Historically, all tuning methodologies could be separated into two main groups:

1.       Product-based

a.        Native

b.       Third-party

2.       Function-based.

 

Native product-based Monitoring Tools

The first group (native) is really a way of utilizing what a specific tool provides. As a result, the whole methodology is based on two dimensions:

·         What information about the behavior of the product is available at each point in time;

·         How that information can be used to make the system perform better.

 

The first dimension is the richest if you are looking at the RDBMS or networking. For example, in the Oracle RDBMS, everyone is accustomed to STATSPACK and TKPROF, version 10g introduced a whole new set of automatic monitors – and the number of data sources grows with each release.

But the analysis of information provided by all of these tools is still an art. There are just too many permutations and nuances even for “gurus” to understand exactly what is going on. Recommendations often look like “J. Lewis thinks…” or “The Tom said…”, because it takes too much time to replicate the whole scenario and thinking patterns. But can the scenario from the example be applied to your real case?

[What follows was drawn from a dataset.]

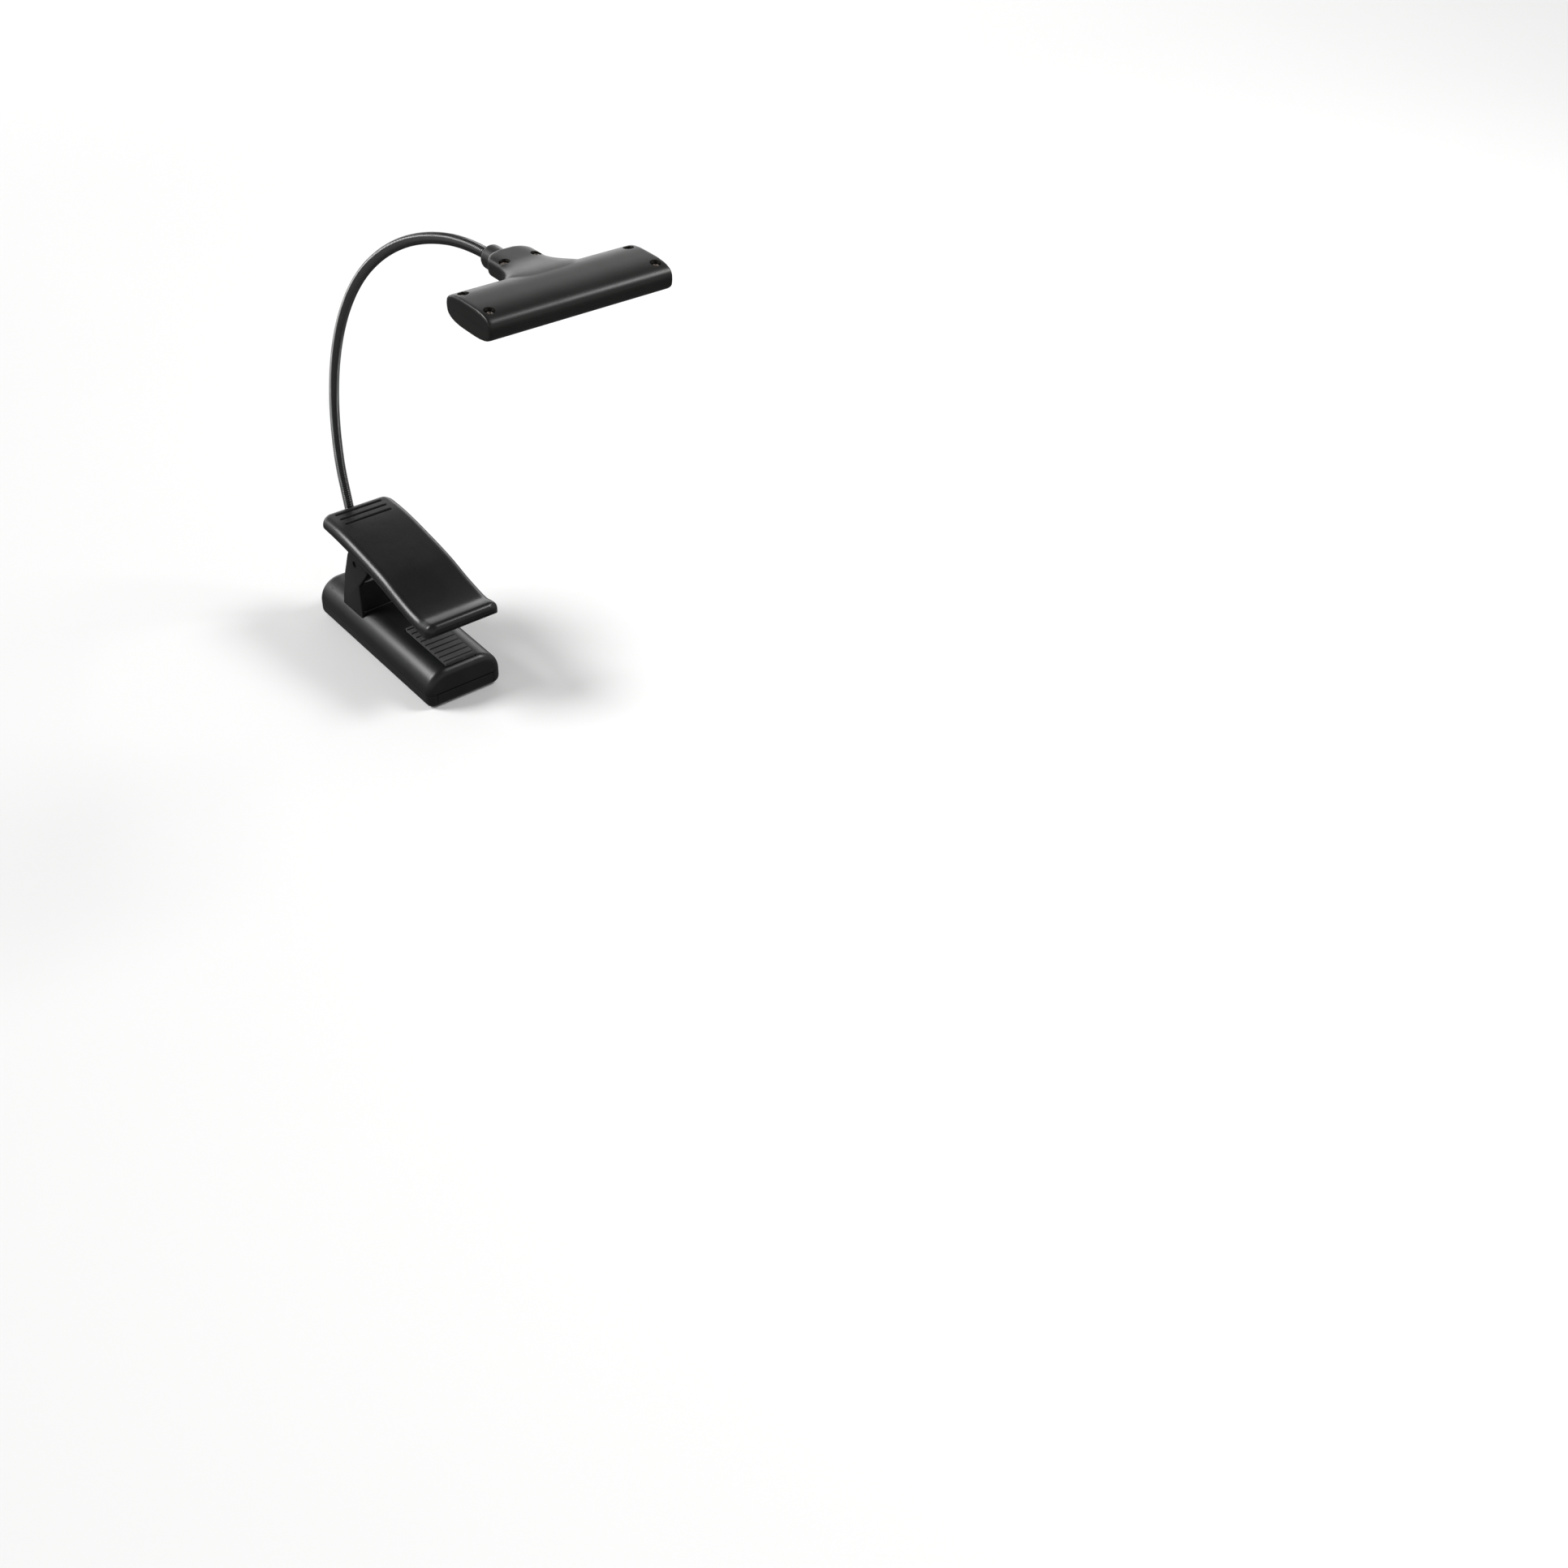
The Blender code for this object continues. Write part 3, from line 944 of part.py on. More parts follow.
def head_parts():
    """Makes the light bar's pieces and returns them."""
    hollow = join(bar_block("head_hollow", BAR_WALL), tongue_block("head_tongue_hollow", BAR_WALL))
    reach = BAR_LENGTH
    low = (-reach, BAR_Y - reach, BAR_Z - reach)
    high = (reach, BAR_Y + reach, BAR_Z + GAP / 2)
    below_top = box("head_below_top", low, high)
    below_split = box("head_below_split", low, (high[0], high[1], BAR_Z - GAP / 2))

    top = cut(head_block("head_top_shell", "black_plastic"), hollow, below_top)
    bottom = keep(cut(head_block("head_bottom_shell", "black_plastic"), hollow), below_split)
    cut(bottom, window_box("head_window", 0.0))

    pieces = [top, bottom]
    for name, x, y, crown in head_screw_places():
        seat = crown - HEAD_SCREW_SINK
        floor = 2 * BAR_Z - crown if "tongue" not in name else TONGUE_Z - TONGUE_THICKNESS / 2
        shelf = seat - SCREW_HEAD_HEIGHT - GAP / 2
        post = SCREW_HEAD_RADIUS + 2 * GAP
        join(top, rod(name + "_post", post, (x, y, BAR_Z + GAP / 2), (x, y, crown - 0.0004)))
        join(bottom, rod(name + "_foot", POST_RADIUS - GAP, (x, y, floor + 0.0004),
                         (x, y, BAR_Z - GAP / 2)))
        hole = SCREW_SHANK_RADIUS + RUNNING_GAP
        bottom_of_shank = seat - SCREW_HEAD_HEIGHT - HEAD_SCREW_SHANK - GAP
        cut(top, rod(name + "_hole", hole, (x, y, BAR_Z - 0.004), (x, y, crown), sides=12),
            rod(name + "_sink", SCREW_HEAD_RADIUS + GAP, (x, y, shelf), (x, y, crown + 0.003)))
        cut(bottom, rod(name + "_pilot", hole, (x, y, bottom_of_shank), (x, y, BAR_Z + 0.001), sides=12))
        pieces.append(screw(name, Matrix.Translation((x, y, seat)), HEAD_SCREW_SHANK))

    lens = keep(cut(head_block("lens", "clear_plastic"), hollow), window_box("lens_window", GAP))
    pieces.append(lens)

    inner_top = BAR_Z + BAR_THICKNESS / 2 - BAR_WALL
    board_top = inner_top - 0.0009
    board_low = board_top - LED_BOARD_THICKNESS
    half_x, half_y = WINDOW_LENGTH / 2 + 0.0002, WINDOW_DEPTH / 2
    pieces.append(box("led_board", (-half_x, BAR_Y - half_y, board_low), (half_x, BAR_Y + half_y, board_top),
                      "green_board"))
    tray_low = BAR_Z - BAR_THICKNESS / 2 + BAR_WALL + 0.0012
    reflector = box("reflector", (-half_x, BAR_Y - half_y, tray_low),
                    (half_x, BAR_Y + half_y, tray_low + REFLECTOR_THICKNESS), "white_plastic")
    pieces.append(reflector)
    for i in range(LED_COUNT):
        x = (i - (LED_COUNT - 1) / 2) * LED_PITCH
        rim_top = board_low - GAP / 2
        led = rod(f"led_{i + 1}", LED_RADIUS, (x, BAR_Y, rim_top - 0.0006 - LED_BARREL),
                  (x, BAR_Y, rim_top - 0.0003), "led_epoxy", sides=16)
        dome = rod(f"led_{i + 1}_dome", LED_RADIUS * 0.45, (x, BAR_Y, rim_top - 0.0014 - LED_BARREL),
                   (x, BAR_Y, rim_top - 0.0005 - LED_BARREL), sides=16, end_radius=LED_RADIUS)
        join(led, dome, rod(f"led_{i + 1}_rim", LED_RIM_RADIUS, (x, BAR_Y, rim_top - 0.0006),
                            (x, BAR_Y, rim_top), sides=16))
        cut(reflector, rod(f"reflector_hole_{i + 1}", LED_RADIUS + GAP, (x, BAR_Y, tray_low - 0.001),
                           (x, BAR_Y, tray_low + 0.002), sides=16, end_radius=LED_RADIUS + GAP))
        pieces.append(led)

    boss_end = TONGUE_BACK_Y + HEAD_BOSS_LENGTH
    inner = NECK_RADIUS + RUNNING_GAP
    outer = inner + FERRULE_WALL
    bore = outer + RUNNING_GAP
    for shell in (top, bottom):
        cut(shell, head_boss(shell.name + "_bore", bore, TONGUE_BACK_Y - 0.004, boss_end + 0.001))
    sleeve = Matrix.Translation((0, TONGUE_BACK_Y, HEAD_BOSS_Z)) @ Matrix.Rotation(-math.pi / 2, 4, "X")
    pieces.append(turned("head_ferrule", [(outer, HEAD_BOSS_LENGTH - GAP), (outer, -0.0025),
                                          (inner, -0.0025), (inner, HEAD_BOSS_LENGTH - GAP)],
                         sleeve, "bright_steel"))
    return pieces


# ---------------------------------------------------------------- joints


def carry(name, place, pieces):
    """Parents the pieces that a joint moves to an empty on the joint's axis."""
    holder = bpy.data.objects.new(name, None)
    holder.empty_display_size = 0.005
    holder.location = place
    PARTS.objects.link(holder)
    bpy.context.view_layer.update()
    for piece in pieces:
        piece.parent = holder
        piece.matrix_parent_inverse = holder.matrix_world.inverted()


clear_scene()
PARTS = new_collection("clip_on_reading_lamp")
CUTTERS = new_collection("cutters")
make_case()
make_lower_pad()
make_power()
make_switch()
make_case_screws()
make_lever()
make_pin_and_spring()
make_neck()
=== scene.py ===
"""Looks of a clip-on reading lamp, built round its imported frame.

Run it as a script: it loads the frame, models what shows, gives every piece its finish and sets up
the stage. It is laid out as an add-on, so each group of pieces is an operator in one sidebar panel.
Metres, +Z up, in the frame's own axes: X across the clip, -Y the way the jaw opens.
"""

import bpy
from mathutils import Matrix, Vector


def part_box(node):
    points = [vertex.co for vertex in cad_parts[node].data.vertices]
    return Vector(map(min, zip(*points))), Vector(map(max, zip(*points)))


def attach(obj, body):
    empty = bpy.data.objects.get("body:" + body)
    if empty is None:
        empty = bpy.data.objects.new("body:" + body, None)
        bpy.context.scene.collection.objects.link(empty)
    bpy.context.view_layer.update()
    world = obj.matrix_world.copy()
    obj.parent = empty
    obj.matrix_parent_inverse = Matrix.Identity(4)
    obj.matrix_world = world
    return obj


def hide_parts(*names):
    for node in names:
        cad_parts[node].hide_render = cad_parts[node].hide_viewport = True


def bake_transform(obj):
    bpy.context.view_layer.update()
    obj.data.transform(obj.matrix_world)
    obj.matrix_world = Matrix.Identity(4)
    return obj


bl_info = {
    "name": "Clip-on reading lamp",
    "version": (1, 0, 0),
    "blender": (4, 5, 0),
    "location": "3D View > Sidebar > Reading Lamp",
    "description": "Models and finishes a clip-on reading lamp round its frame",
    "category": "Object",
}

import math

import bmesh
import bpy
from mathutils import Matrix, Vector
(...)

From the author’s experience, if you use the native product-based approach, little time is spent on real problem-solving. First, you search for a more-or-less similar problem pattern and then you modify your case to look like the closest one. Although this may move the project forward, this does not solve the problem itself.  You just avoided it with an often less effective solution that just happened to work.

 

Table 1 summarizes the pros and cons of using native product-based monitoring tools.

Pros

Cons

1.       Monitoring tools are tightly integrated with the kernel which minimizes the impact of monitoring on the main process itself or any other side effects

2.       Many tools are used by the manufacturers themselves (such as TKPROF) which makes them highly effective and bug-free

3.       If a manufacturer has a number of products, it is easier to have integrated information

4.       These tools usually provide a lot of information and focus on low-end data

1.       Nobody can guarantee that in the next version the tool will be still available or have the same features which may lead to migration issues.

2.       We have to trust the manufacturer so a third opinion is missing.

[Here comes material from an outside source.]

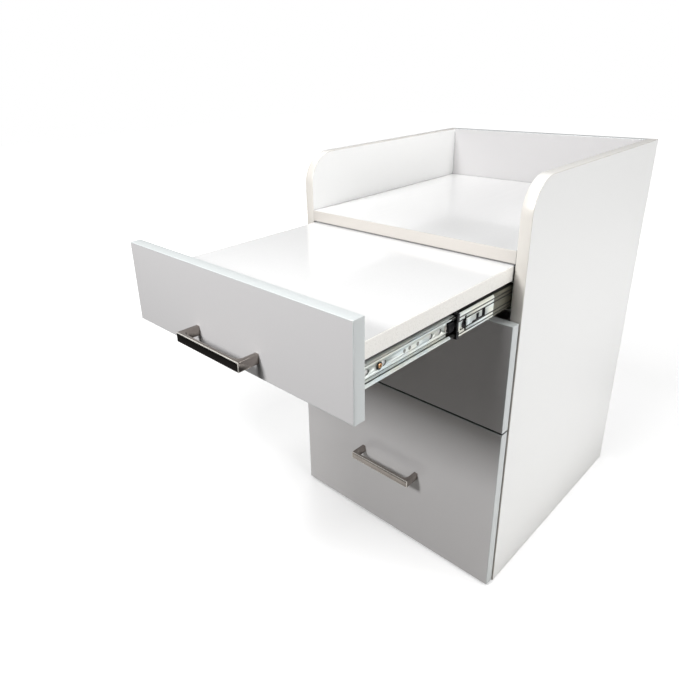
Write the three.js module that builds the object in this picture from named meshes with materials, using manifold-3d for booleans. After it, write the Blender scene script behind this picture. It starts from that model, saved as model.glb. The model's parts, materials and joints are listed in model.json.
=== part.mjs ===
// Compact manicure table: a drawer cabinet whose top drawer is a pull-out table.
//
// Millimetres, +Z up. X runs along the fronts, +Y towards the back panel. The origin is the centre of
// the cabinet's underside, which stands on the floor. The model is posed with the two drawers shut and
// the pull-out table drawn out by TABLE_OPEN, the way the table is used.
//
// Boards are laminated chipboard with gaps of JOIN where they meet. The drawers and the table run on
// three-part ball-bearing slides: an outer member on the cabinet side, a middle member, and an inner
// member on the drawer.
import * as THREE from "three";
import { mergeVertices } from "three/addons/utils/BufferGeometryUtils.js";
import Module from "manifold-3d";

// ---- driving dimensions -------------------------------------------------------------------------

const CABINET_WIDTH = 400;
const CABINET_DEPTH = 438; // the side panels, front edge to back edge
const SIDE_HEIGHT = 643; // the side panels rise past the worktop and guard it
const SIDE_CORNER = 50; // radius of a side panel's front top corner
const BOARD = 16; // sides, back, bottom, fronts and drawer boxes
const JOIN = 0.1; // hairline left between two boards that meet

const WORKTOP_Z = 550; // upper face of the fixed worktop
const WORKTOP_THICK = 18;
const TABLE_Z = 530; // upper face of the pull-out table
const TABLE_THICK = 20.5;
const TABLE_SIDE_GAP = 1.5; // between the table and each side panel
const TABLE_OPEN = 311; // how far the table is drawn out as modelled

const FRONT_WIDTH = 397;
const FRONT_GAP = 2; // between a shut front and the side panels' front edges
const TABLE_FRONT = { low: 457, high: 568 };
const MIDDLE_FRONT = { low: 288.5, high: 454 };
const BOTTOM_FRONT = { low: 3, high: 285.5 };

const MIDDLE_BOX = { low: 300, high: 430, slideZ: 345 };
const BOTTOM_BOX = { low: 28, high: 248, slideZ: 75 };
const BOX_LENGTH = 400;
const BOX_BOTTOM_THICK = 3;
const TABLE_SLIDE_Z = 487;
const TABLE_RAIL_LOW = 471;

const HANDLE = { length: 119, depth: 29, height: 12.5, bar: 5, leg: 6.6, fillet: 8, edge: 0.7 };
const TABLE_HANDLE_Z = 482;
const MIDDLE_HANDLE_Z = 372;
const BOTTOM_HANDLE_Z = 140;
const HANDLE_SCREW = { radius: 2, head: 4, headThick: 2.4, intoLeg: 8, hole: 2.5, legHole: 2.3 };

const SLIDE_DEPTH = 12.7; // side panel to drawer box
const SLIDE_LENGTH = 400;
const MIDDLE_LENGTH = 360;
const MIDDLE_SETBACK = 31; // how far a shut middle member's front end stands behind the outer member's
const SLIDE_SCREW = { at: 50.5, radius: 1.7, head: 3.7, headThick: 2.1, length: 13 };
const SLIDE_SCREW_HOLE = 2.2;

// ---- places worked out from them ----------------------------------------------------------------

const SIDE_FRONT_Y = -CABINET_DEPTH / 2;
const BACK_FACE_Y = CABINET_DEPTH / 2 - BOARD; // inner face of the back panel
const FRONT_BACK_Y = SIDE_FRONT_Y - FRONT_GAP; // rear face of a shut front
const INNER_X = CABINET_WIDTH / 2 - BOARD; // inner face of a side panel
const BOX_X = INNER_X - SLIDE_DEPTH; // outer face of a drawer box
const SLIDE_FRONT_Y = SIDE_FRONT_Y + 2;
const INNER_MEMBER_Y = FRONT_BACK_Y + 2;
const HANDLE_SCREW_X = (HANDLE.length - HANDLE.leg) / 2;

// ---- materials ----------------------------------------------------------------------------------

const material = (color, roughness, metalness = 0) =>
  new THREE.MeshStandardMaterial({ color, roughness, metalness });
const WHITE_BOARD = material("#f1f1ef", 0.35);
const WHITE_GLOSS = material("#f6f6f5", 0.12);
const GREY_BOARD = material("#c6c4c4", 0.3);
const BOX_BOARD = material("#ececea", 0.45);
const HARDBOARD = material("#e4e2de", 0.6);
const NICKEL = material("#a39a92", 0.2, 1);
const ZINC = material("#cdd6d8", 0.35, 1);
const BRONZE_SCREW = material("#b07a4e", 0.35, 1);
const BLACK_PLASTIC = material("#17181a", 0.5);

// ---- solids -------------------------------------------------------------------------------------

const wasm = await Module();
wasm.setup();

const X = new THREE.Vector3(1, 0, 0);
const Y = new THREE.Vector3(0, 1, 0);
const Z = new THREE.Vector3(0, 0, 1);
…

3.       It is problematic to integrate information from different levels and manufacturers.

4.       Huge data volumes make identifying needed information problematic.

Table 1: Pros and Cons of Product-Based Monitoring Tools

Third-party product-based Monitoring Tools

Third-party tools try to resolve some issues that cannot be resolved using native tools. Any significant player on the market has (or thinks they have) a product to make developer’s lives better. Confio Ignite for Java/Oracle, Quest SQL Tuning, and the Embarcadero Performance Center, despite their differences, also have a lot in common. If you take a look at the changes in these products over the last few years, you can see that what started as “yet another performance monitoring tool” gradually migrated into something close to a decision support system (DSS) with the following features:

·         Versioning of solutions

·         Possibility of comparing multiple solutions by a user-defined set of parameters

·         Libraries of possible solutions for each class of problem

·         Advanced reporting capabilities

To be fair, in Oracle in version 10g aggressively enters this arena by providing a large number of performance advisors; but we have to be thankful to other software manufacturers for these changes. Now everybody can recognize that just having a hundreds of init.ora-parameters is not enough to tune the system. You need both a DSS input matrix and an analytical matrix:

·         Input matrix (Methods/Parameters/Results) – specifies the decisions that could be made to resolve a specified problem. There are different ways of describing the set of possible solutions, but the idea still is the same. You detect all valid algorithms and for each algorithm describe all input data (variables/conventions/definitions). For each combination of input parameters, you provide either the expected or testing result (whenever possible).

·         Analytical matrix (Precision/Effectiveness/Cost) – resolves each valid option to a level where more quantitative priorities could be set. First, you need to define the solution boundaries (for example, some memory tuning techniques are applicable in one operating system and not in another). Next, you need to make an expert judgment about how good the solution is based purely on its effectiveness (complete/mostly complete/partial etc). The last task is to estimate all costs associated with both the development and implementation of the solution.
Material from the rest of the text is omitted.